Two economists at the University of Chicago used data from the Chicago Public Schools to test whether this teacher's comment described typical behavior. They used data from dozens of schools in Chicago to test the hypothesis that when proficiency counts are used as the primary standard for judgment, teachers gradually focus most of their effort on students near the middle of the achievement spectrum, to the neglect of those at either end.
Impact of Proficiency Tests on Sixth Grade Mathematics Achievement
The increase in average grade level in relation to achievement score percentiles after two years of instruction under a proficiency count regime
Empirical data from Chicago conform to the predictions of this model. Usually graphs of learning growth are slightly exponential: the more you know, the more you learn. But the graph of learning growth after two years of assessment under a system of proficiency counts looks like an upside down U: the most learning took place for kids in the middle the knowledge spectrum, the least for kids at each end:
Variation in Standards
Our system of local control of education not only permits states to define graduation rates any way they please, but also to set standards for high school graduation at any level they please.

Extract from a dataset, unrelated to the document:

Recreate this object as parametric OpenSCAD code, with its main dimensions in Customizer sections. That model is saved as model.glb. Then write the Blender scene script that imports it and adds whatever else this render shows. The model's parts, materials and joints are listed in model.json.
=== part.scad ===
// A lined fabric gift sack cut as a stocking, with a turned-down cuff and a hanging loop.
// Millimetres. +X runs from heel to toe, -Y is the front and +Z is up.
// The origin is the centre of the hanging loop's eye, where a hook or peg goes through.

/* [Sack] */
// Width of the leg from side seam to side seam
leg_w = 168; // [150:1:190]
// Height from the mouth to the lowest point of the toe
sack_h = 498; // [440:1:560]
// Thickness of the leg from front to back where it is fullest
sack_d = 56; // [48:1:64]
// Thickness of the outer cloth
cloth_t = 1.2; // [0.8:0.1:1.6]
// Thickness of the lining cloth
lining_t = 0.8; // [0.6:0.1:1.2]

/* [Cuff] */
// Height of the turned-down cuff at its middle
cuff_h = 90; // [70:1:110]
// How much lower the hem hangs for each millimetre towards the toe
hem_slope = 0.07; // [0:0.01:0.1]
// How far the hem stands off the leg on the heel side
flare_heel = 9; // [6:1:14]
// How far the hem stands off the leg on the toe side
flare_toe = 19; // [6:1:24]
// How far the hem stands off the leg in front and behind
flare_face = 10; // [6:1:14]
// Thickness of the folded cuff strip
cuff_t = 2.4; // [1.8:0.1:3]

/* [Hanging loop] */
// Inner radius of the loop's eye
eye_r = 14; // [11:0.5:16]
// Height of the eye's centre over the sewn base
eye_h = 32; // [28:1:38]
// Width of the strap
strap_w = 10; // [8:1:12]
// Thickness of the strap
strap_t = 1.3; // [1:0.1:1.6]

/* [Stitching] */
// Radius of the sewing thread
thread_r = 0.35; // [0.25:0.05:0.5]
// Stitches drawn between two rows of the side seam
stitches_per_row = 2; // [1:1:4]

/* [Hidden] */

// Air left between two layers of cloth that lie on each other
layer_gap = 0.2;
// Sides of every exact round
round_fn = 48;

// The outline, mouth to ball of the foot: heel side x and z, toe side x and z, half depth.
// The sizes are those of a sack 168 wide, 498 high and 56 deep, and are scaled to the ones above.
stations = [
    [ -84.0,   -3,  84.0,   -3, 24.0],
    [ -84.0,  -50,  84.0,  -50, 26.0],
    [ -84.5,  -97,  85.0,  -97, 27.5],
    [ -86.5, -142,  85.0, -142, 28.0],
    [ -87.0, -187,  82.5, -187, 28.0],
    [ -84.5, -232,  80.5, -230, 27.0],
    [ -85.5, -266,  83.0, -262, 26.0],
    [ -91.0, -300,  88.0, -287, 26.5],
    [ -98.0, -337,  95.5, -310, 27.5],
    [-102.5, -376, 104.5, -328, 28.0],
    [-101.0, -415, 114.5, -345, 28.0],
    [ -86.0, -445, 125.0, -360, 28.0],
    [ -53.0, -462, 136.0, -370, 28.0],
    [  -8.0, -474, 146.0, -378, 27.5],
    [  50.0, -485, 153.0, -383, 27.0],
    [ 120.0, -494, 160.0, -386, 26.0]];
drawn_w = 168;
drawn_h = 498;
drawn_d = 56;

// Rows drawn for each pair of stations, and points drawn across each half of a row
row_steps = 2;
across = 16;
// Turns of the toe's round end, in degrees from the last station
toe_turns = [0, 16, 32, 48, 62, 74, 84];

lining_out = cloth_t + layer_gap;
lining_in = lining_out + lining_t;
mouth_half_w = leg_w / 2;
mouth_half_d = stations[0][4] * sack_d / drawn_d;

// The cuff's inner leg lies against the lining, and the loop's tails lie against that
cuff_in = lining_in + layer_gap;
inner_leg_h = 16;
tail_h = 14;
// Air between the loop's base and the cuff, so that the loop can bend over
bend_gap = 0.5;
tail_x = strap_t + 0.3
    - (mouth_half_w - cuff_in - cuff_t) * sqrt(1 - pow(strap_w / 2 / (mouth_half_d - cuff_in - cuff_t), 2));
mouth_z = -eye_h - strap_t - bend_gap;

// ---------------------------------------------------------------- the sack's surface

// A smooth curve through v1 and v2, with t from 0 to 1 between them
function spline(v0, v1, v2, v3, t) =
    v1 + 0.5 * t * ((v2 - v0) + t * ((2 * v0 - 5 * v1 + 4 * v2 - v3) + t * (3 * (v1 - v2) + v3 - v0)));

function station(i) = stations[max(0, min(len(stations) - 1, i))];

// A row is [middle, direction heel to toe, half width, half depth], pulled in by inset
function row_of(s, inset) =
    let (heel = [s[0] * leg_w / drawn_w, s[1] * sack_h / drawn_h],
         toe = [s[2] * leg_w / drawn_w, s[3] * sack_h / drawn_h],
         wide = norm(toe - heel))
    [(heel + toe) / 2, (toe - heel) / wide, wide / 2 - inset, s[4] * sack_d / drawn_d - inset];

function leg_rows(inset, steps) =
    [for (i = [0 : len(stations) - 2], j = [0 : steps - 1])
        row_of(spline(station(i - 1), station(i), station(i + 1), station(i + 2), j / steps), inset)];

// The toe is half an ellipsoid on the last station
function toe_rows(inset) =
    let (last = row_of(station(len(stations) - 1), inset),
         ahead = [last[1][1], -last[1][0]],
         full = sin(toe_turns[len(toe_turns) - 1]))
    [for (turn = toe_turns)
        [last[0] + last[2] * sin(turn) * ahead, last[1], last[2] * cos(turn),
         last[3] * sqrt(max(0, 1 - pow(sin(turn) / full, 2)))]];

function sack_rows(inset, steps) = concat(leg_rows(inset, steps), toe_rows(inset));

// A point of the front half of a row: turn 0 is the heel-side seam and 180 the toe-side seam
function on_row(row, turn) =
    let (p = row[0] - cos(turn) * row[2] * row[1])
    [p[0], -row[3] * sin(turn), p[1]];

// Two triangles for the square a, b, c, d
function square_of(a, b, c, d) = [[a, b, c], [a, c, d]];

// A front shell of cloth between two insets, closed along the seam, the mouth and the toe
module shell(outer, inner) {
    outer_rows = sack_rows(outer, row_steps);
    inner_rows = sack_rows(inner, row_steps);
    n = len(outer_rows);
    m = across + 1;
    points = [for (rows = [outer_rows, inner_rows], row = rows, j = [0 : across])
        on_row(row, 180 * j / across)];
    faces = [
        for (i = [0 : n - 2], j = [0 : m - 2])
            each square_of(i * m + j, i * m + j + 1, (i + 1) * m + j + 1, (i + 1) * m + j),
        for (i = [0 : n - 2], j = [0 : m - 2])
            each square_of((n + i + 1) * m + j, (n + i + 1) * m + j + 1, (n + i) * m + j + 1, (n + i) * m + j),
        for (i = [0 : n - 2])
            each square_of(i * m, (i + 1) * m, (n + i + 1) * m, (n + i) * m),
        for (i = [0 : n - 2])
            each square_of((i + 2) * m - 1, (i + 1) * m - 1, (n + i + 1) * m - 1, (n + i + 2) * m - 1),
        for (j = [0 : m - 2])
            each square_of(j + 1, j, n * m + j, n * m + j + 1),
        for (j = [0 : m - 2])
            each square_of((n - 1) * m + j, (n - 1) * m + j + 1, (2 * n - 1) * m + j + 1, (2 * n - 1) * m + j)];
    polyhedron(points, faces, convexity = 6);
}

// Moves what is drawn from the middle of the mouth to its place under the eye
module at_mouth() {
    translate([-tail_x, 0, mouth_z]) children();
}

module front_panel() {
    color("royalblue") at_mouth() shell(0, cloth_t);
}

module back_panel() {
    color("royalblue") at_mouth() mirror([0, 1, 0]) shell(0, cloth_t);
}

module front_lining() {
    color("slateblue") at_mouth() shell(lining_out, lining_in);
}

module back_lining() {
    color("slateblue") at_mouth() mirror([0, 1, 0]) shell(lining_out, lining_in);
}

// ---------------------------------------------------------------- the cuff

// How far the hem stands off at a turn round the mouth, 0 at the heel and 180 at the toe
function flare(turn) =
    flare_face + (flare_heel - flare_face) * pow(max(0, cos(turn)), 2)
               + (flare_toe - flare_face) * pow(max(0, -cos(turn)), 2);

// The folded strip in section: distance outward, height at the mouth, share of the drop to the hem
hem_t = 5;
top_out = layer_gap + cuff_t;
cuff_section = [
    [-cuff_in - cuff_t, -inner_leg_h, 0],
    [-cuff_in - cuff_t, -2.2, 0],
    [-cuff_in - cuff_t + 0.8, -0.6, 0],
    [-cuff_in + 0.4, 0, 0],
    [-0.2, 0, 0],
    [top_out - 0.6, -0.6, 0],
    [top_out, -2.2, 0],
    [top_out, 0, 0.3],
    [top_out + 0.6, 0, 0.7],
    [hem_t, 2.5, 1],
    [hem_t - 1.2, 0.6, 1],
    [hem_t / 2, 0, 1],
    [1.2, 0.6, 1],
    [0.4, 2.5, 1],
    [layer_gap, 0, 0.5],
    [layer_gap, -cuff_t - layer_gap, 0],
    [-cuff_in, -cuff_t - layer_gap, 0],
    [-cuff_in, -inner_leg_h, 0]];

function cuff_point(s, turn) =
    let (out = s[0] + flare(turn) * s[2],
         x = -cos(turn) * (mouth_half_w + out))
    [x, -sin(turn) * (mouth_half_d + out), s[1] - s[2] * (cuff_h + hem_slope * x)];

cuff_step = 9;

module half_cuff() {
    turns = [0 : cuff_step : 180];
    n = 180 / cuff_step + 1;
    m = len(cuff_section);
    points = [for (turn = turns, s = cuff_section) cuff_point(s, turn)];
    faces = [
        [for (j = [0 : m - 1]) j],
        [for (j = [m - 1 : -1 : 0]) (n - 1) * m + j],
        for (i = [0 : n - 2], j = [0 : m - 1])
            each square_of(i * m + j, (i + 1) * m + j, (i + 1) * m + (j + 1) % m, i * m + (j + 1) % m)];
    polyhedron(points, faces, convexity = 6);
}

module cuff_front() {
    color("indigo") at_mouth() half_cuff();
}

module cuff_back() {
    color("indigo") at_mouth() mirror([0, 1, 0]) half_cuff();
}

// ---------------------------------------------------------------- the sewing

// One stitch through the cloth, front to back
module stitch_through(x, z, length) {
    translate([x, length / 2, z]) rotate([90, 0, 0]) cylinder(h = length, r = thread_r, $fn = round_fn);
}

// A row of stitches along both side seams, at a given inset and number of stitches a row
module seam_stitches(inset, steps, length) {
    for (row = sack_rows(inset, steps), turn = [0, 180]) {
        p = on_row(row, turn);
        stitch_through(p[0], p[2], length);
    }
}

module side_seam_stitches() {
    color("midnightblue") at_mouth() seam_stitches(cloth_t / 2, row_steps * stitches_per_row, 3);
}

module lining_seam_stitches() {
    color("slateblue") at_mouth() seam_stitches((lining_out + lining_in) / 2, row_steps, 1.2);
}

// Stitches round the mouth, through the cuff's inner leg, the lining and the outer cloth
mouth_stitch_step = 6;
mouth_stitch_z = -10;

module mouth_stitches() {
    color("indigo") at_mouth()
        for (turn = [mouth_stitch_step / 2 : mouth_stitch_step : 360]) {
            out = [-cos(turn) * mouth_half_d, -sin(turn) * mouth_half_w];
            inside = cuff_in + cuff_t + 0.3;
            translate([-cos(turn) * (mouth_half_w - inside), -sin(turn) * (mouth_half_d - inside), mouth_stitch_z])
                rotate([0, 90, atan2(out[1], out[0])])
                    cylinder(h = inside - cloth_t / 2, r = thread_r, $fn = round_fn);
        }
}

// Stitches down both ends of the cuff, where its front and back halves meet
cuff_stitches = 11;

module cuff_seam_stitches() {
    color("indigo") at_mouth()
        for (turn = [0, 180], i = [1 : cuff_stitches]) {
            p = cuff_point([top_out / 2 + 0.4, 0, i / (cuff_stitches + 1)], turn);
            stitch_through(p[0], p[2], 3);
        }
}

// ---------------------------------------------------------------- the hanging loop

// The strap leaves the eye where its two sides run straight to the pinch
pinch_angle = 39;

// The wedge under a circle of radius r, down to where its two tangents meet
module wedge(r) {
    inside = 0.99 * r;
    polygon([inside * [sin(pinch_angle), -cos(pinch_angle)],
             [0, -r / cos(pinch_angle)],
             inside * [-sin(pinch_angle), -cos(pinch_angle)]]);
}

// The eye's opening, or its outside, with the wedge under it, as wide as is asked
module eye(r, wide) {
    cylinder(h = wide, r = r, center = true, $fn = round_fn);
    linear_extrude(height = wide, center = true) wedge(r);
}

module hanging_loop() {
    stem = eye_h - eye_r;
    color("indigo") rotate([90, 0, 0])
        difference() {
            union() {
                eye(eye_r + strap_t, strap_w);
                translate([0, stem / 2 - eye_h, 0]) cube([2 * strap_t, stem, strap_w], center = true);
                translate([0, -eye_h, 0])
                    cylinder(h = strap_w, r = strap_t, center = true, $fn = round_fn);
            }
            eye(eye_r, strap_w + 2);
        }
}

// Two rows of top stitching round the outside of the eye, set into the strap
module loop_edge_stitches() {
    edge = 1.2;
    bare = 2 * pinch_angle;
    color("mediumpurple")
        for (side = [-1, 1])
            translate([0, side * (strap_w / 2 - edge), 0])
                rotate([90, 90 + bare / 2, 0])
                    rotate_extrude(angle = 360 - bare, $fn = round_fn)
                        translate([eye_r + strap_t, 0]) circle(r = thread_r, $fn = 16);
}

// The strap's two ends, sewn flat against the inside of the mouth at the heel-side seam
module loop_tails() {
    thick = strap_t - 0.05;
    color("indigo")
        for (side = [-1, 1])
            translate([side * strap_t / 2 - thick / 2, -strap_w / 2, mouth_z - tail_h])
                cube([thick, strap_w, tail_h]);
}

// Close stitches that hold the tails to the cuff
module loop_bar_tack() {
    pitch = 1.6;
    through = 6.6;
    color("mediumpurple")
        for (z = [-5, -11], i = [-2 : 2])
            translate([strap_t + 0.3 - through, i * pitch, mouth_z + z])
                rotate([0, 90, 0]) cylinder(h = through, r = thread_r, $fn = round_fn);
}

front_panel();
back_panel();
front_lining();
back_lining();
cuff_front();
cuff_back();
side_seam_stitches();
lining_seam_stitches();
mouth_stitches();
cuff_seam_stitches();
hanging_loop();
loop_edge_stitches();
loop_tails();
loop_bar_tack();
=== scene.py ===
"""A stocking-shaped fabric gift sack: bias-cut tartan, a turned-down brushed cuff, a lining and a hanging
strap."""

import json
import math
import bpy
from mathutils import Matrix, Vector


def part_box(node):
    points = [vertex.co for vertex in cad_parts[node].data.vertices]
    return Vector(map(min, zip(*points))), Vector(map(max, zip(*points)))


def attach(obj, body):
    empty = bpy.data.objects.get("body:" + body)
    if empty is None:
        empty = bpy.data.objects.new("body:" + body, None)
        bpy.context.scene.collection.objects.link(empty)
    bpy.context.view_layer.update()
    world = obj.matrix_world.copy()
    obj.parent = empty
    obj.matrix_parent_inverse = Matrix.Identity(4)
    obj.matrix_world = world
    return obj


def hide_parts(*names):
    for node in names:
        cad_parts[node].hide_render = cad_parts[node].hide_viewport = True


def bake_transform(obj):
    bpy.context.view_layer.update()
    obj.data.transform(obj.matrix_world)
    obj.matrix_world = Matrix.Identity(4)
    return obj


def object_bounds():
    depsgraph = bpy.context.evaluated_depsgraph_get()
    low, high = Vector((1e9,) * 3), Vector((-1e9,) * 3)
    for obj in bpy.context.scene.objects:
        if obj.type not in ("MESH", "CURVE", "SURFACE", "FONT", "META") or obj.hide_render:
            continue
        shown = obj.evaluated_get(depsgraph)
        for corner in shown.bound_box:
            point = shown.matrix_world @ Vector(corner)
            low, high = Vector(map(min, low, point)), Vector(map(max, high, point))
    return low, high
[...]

The No Child Left Behind law—President Bush's signature effort to both raise and equalize educational accomplishment—required each state to report publicly on the percentage of students in different categories who are proficient according to the state's own standards. The law contains significant penalties for schools that do not make adequate yearly progress towards these goals.
But to accommodate our tradition of local control, each state remained free to set its own level of proficiency. When researchers matched states' proficiency reports against those of the randomized National Assessment of Educational Progress (NAEP), they found (a) great variation in the definitions of proficiency among the states and (b) a strong negative correlation (.83) between the percent of students deemed proficient and the level of accomplishment that the state required for proficiency. Indeed, what many states call "proficient" is closer to what the national test rates as merely "basic." The differences between state proficiency standards were sometimes more than double the national gap between minority and white students.

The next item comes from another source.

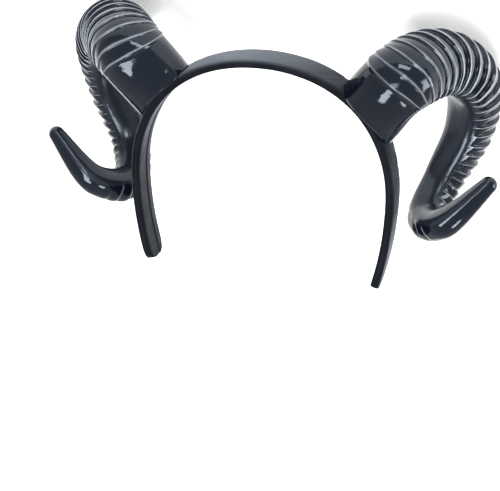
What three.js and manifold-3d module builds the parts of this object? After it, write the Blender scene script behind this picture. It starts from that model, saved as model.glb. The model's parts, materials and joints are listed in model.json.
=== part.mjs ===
// Ram horns headband: a cloth-covered hoop with a curled, ribbed horn standing on each side of it.
// Sizes are in millimetres and angles in degrees.
// The pieces are drawn as the headband is worn: X across the head, Y towards its back and Z up,
// from the centre of the hoop's round top. At the end it is laid on the backs of its horns.
import * as THREE from 'three';
import Module from 'manifold-3d';
import { mergeVertices } from 'three/addons/utils/BufferGeometryUtils.js';

// Hoop
const HOOP_RADIUS = 76;          // outer face, at the top and at the sides
const HOOP_SHOULDER = 2;         // how far it stands outside a circle between them
const HOOP_THICKNESS = 4.8;
const HOOP_WIDTH = 20;           // front edge to back edge
const HOOP_EDGE_ROUNDING = 1.8;
const LEG_LENGTH = 56;           // each end below the round top
const LEG_BEND_RADIUS = 210;     // the legs close in on the head with this wider bend
const LEG_END_ROUNDING = 9;      // length of the rounded end of a leg
const LEG_END_WIDTH = 9.3;       // across the very end, where the rounding stops
const TOP_STEPS = 33;            // odd, so that a flat facet lies in the middle of the top
const LEG_STEPS = 6;
const CORNER_STEPS = 2;          // facets round each long edge of the hoop

// Horn
const FOOT_ANGLE = 50;           // from the top of the hoop down to the middle of a foot
const FOOT_LENGTH = 42;          // along the hoop
const FOOT_SETBACK = 2;          // of the foot's middle behind the middle of the hoop
const HORN_WIDTH = 38;           // greatest width, across the curl
const HORN_REACH = 69;           // sideways, from the foot's middle to the tip
const HORN_SETBACK = 45;         // from the foot back to the rearmost point of the centreline
const HORN_HEIGHT = 97;          // from the lowest to the highest point of the centreline
const INNER_FLATNESS = 0.88;     // depth of the inner side of a section against its outer side
const INNER_SQUARENESS = 0.7;    // below 1, the inner side is flatter and its corners fuller
const TIP_ROUNDING = 4;          // length of the blunt end
const TIP_FLAT = 0.3;            // size of the last ring against the one before it
const HORN_SIDES = 20;
const SMOOTH_STEPS = 3;          // rings along the smooth foot
const TIP_STEPS = 3;             // rings round the blunt end
const SEAT_GAP = 0.3;            // between a foot and the hoop that it is glued on

// Ribs
const RIB_HEIGHT = 2;
const FIRST_RIB = 3;             // length of the rib nearest the foot
const WIDEST_RIB = 7.6;          // of the longest and highest rib
const LAST_RIB = 5.8;            // and of the one nearest the tip
const WIDEST_AT = 56;            // length along the horn at which the ribs are longest
const RIB_START = 26;            // smooth length above the foot
const RIB_END = 42;              // smooth length before the tip
const RIB_FADE = 20;             // length over which the height dies at the end
const RIB_REACH = 80;            // angle from the outermost line at which a rib starts to fade
const RIB_RUNOUT = 136;          // angle at which it is gone
const LEAN_SIDEWAYS = 3;         // how far one side of a rib runs ahead of its middle, where it leans most
const LEAN_BACK = 2;             // how far its outermost line lags there
const LEAN_FULL = 50;            // length along the horn at which the ribs lean most
const LEAN_END = 115;            // and from which they stand straight

// One rib from its notch to the next: a steep lip on the side of the foot, then a long round fall.
// The columns are shares of the pitch and of the height.
const RIB_ROWS = [
  { along: 0.00, height: 0.00 },
  { along: 0.13, height: 0.88 },
  { along: 0.38, height: 1.00 },
  { along: 0.74, height: 0.62 },
];

// Centreline and girth of a horn, from the foot to the tip. The places are shares of the reach, the
// setback and the height. The half widths are shares of half the horn's width, across the curl,
// and of half the foot's length, towards the middle of the curl.
const HORN_ROWS = [
  { out: 0.00, back: 0.00, up: 0.00, wide: 0.89, deep: 1.00 },
  { out: 0.26, back: -0.11, up: 0.24, wide: 1.00, deep: 0.91 },
  { out: 0.50, back: 0.37, up: 0.25, wide: 0.91, deep: 0.81 },
  { out: 0.70, back: 0.81, up: 0.07, wide: 0.78, deep: 0.72 },
  { out: 0.68, back: 1.00, up: -0.24, wide: 0.66, deep: 0.64 },
  { out: 0.51, back: 0.90, up: -0.55, wide: 0.54, deep: 0.56 },
  { out: 0.42, back: 0.43, up: -0.71, wide: 0.47, deep: 0.49 },
  { out: 0.62, back: -0.02, up: -0.64, wide: 0.42, deep: 0.43 },
  { out: 1.00, back: 0.02, up: -0.34, wide: 0.22, deep: 0.24 },
];
// Middle of the curl, which the smooth inner side of the horn faces, in the same shares
const CURL_MIDDLE = { out: 0.31, back: 0.24, up: -0.25 };

const CLOTH = { color: 0x17181b, roughness: 0.7 };
const GLOSS_PLASTIC = { color: 0x08090c, roughness: 0.2 };

// The search for the turn at which the headband lies still
const FIRST_TURN = 90;
const TURN_STEPS = [2, 0.1, 0.005];   // each round searches round the best turn so far
const STEPS_EACH_WAY = 20;

const SAME_POINT = 1e-4;         // corners closer than this are one
const wasm = await Module();
wasm.setup();

const radians = THREE.MathUtils.degToRad;
const smooth = THREE.MathUtils.smoothstep;
const { lerp } = THREE.MathUtils;

// A closed solid through rings of points, with a fan at each end. Between two rings each four
// corners are split along the shorter diagonal.
function loft(rings) {
  const sides = rings[0].length;
  const middle = (ring) => {
    const sum = new THREE.Vector3();
    ring.forEach((p) => sum.add(p));
    return sum.divideScalar(sides);
  };
  const first = rings.length * sides;
  const last = first + 1;
  const points = [...rings.flat(), middle(rings[0]), middle(rings.at(-1))];
  const faces = [];
  for (let side = 0; side < sides; side++) {
    const next = (side + 1) % sides;
    for (let ring = 0; ring + 1 < rings.length; ring++) {
      const [a, b] = [ring * sides + side, ring * sides + next];
      const [c, d] = [b + sides, a + sides];
      const split = points[a].distanceTo(points[c]) < points[b].distanceTo(points[d]) + SAME_POINT;
      faces.push(...(split ? [a, b, c, a, c, d] : [a, b, d, b, c, d]));
    }
    const end = (rings.length - 1) * sides;
    faces.push(first, next, side, last, end + side, end + next);
  }
  const numbers = points.flatMap((p) => p.toArray());
  const geometry = new THREE.BufferGeometry();
  geometry.setAttribute('position', new THREE.Float32BufferAttribute(numbers, 3));
  geometry.setIndex(faces);
  return geometry;
}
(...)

State vs. National Proficiency Levels for 8th Grade Mathematics
One consequence is that a child who is considered to be proficient in one state (Connecticut, for example) may fall far short of expectations if the family moves across state lines (say, to Massachusetts). Some now argue that this data demonstrates the need for national standards; Indeed, early this year Senator Christopher Dodd (D-CT) and Representative Vern Ehlers (R-MI) introduced a bill to create and implement voluntary national standards in mathematics and science by synthesizing existing national standards. Not surprisingly, representatives of state governments oppose this move. (Many mathematicians will recall similar arguments a decade or more ago during a failed effort to produce a voluntary national assessment of 8th grade mathematics.)
Would mathematicians produce standards with such huge variation from state to state? I rather doubt it. As mathematical citizens, MAA members and NExT alumni should be active participants in setting these state proficiency levels, as well as in debating the pros and cons of national standards. I'm sure that's what Jim Leitzel would be doing.
Partly because of the public scrutiny over whether or not schools are making adequate yearly progress under the NCLB law, and also because in some states too many students are failing tests required for graduation, one state after another is arguing over the passing scores that determine whether or not a student can graduate.
For example, parents in Washington state were upset because too many students failed the state exams. So they hired a consultant who just reported that the tests, and the standards on which they were based, were not too hard but too lax!
People think state tests are scored like the tests they took when they were in school: your score is the total of all points earned on all the items that you answered correctly. Few know just how misleading this image is.
A few years ago Alan Tucker (of SUNY-Stony Brook) got involved in this debate when he was appointed to a commission in New York to investigate why so many students failed the 2003 Math A Regents test. His eyes were opened, and he wrote several papers about what he learned from this experience.,  The summary below is based on these papers.
Item Response Theory
Scoring of state tests is based on a psychometric methodology called Item Response Theory whose purpose is to maintain a constant performance standard from year to year. It was errors in the application of this methodology that created the mess in New York: The commission on which Alan served concluded that the passing score of 51 that was used on the 2003 test should actually have been about 30. Quite a difference!
Item Response Theory relies on two major (and highly questionable) assumptions:
• First, that the mathematical ability of students and the difficulty of test items can be placed on a common one-dimensional scale.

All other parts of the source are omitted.